In this paper, the flow and noise characteristics of centrifugal fan in low-pressure environment (50 kPa–100 kPa) are studied; the following conclusions can be obtained:

• The sound power and sound pressure of the fan are proportional to the air density, while the sound pressure level of the fan is proportional to the logarithm of the air density.
• The total pressure and static pressure of the fan decrease with the decrease of environmental pressure. The total pressure and static pressure of the fan at 60 kPa pressure operating mode decrease by 42.3% and 38.3%, respectively, compared with the normal pressure. The main reason for this phenomenon is the decrease of air density due to the decrease of environmental pressure.
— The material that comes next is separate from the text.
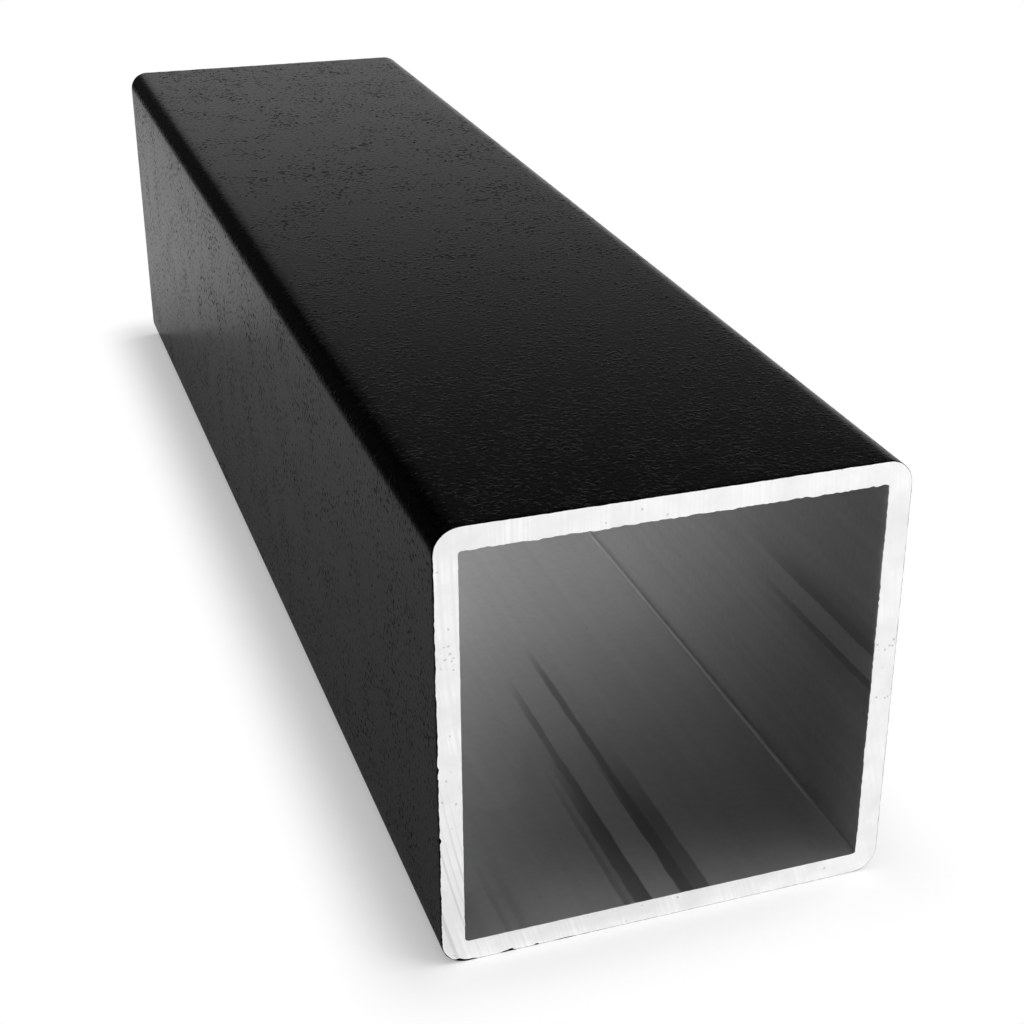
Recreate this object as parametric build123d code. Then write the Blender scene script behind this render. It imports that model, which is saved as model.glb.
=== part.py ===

• Under the same working condition (fan rotational speed of 5500 r/min, flow rate of 8.5 m³/s), the sound pressure level at the two measuring points of the centrifugal fan increases by about 5.8% and 2.8%, respectively, as the ambient pressure increases from 50 kPa to 100 kPa. With the increase of ambient pressure, the sound pressure level of fan noise shows an approximate logarithmic growth trend.